Presidents, First Ladies, and Disrupted Exhibits

The third floor center holds two of the museum's most heavily trafficked permanent exhibits: The American Presidency: A Glorious Burden and First Ladies of America. The latter displays inaugural gowns from Martha Washington through Jill Biden - silk damask, beadwork, every dress photographed for the press at presidential inaugurations. The museum's politics have not always been quiet. In 1973, representatives from the Committee to Re-elect the President forced the museum to temporarily close the Right to Vote exhibit, which had been designed by historian Edith Mayo, ahead of Richard Nixon's second inauguration. The exhibit reopened after the inauguration. The Lemelson Center for the Study of Invention and Innovation, founded with funding from the Lemelson Foundation in 1995, runs hands-on programs in the Spark!Lab on the first floor.
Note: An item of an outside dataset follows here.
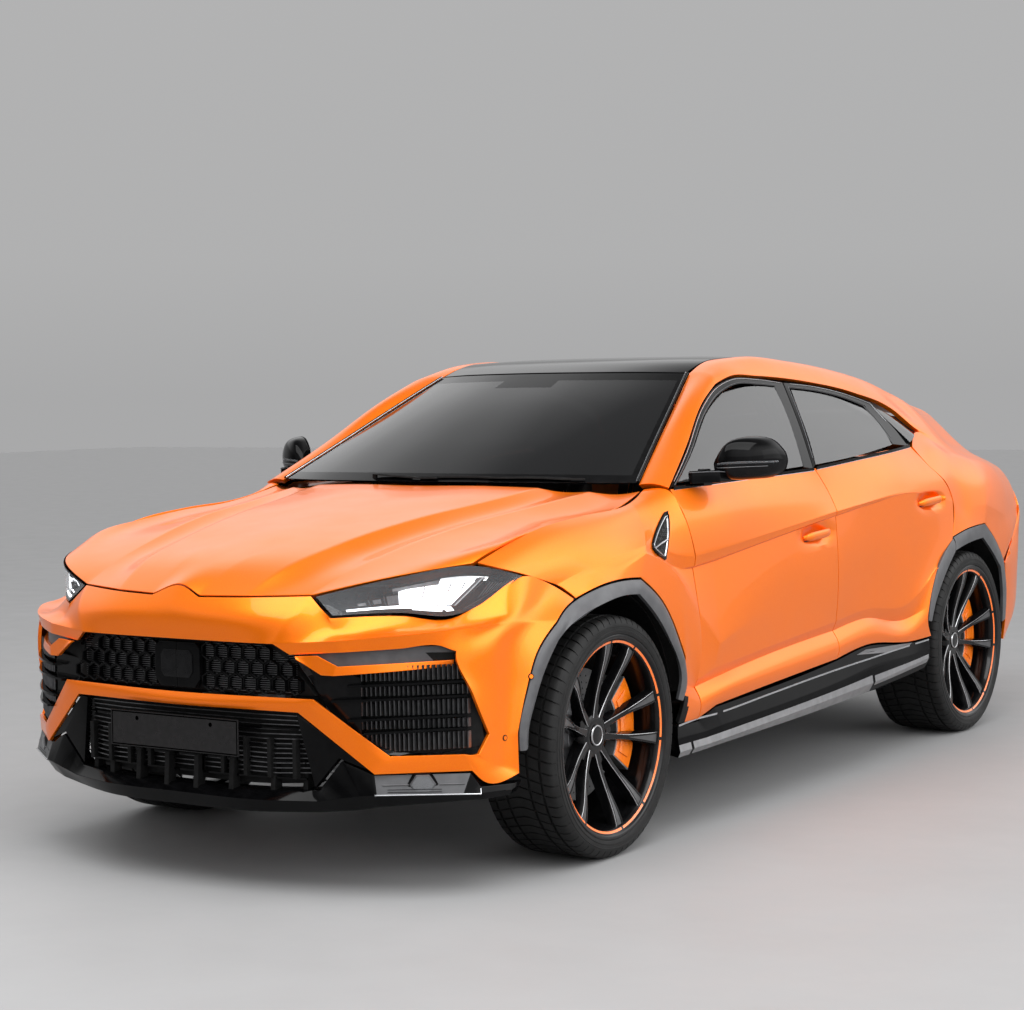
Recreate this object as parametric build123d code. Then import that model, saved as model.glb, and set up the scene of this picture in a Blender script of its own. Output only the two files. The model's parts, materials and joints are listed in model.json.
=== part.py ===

The Archives Center houses 12,000 feet of shelving documenting advertising, broadcasting, music, technology, and the personal papers of inventors. The museum drew 2.1 million visitors in 2023 - the eighth most visited museum in the United States.

From the Air

The National Museum of American History sits at 38.8911 N, 77.0301 W, on Constitution Avenue NW between 12th and 14th Streets, on the north side of the National Mall. Best viewed from 1,500 to 2,500 feet AGL. The white marble box with its 1960s modernist proportions is one of the larger Mall buildings, situated between the National Museum of Natural History (to the east) and the National Museum of African American History and Culture (to the west). The Washington Monument rises immediately southwest. Reagan National (KDCA) lies two nautical miles south. The site is inside the Washington Flight Restricted Zone; GA overflight prohibited.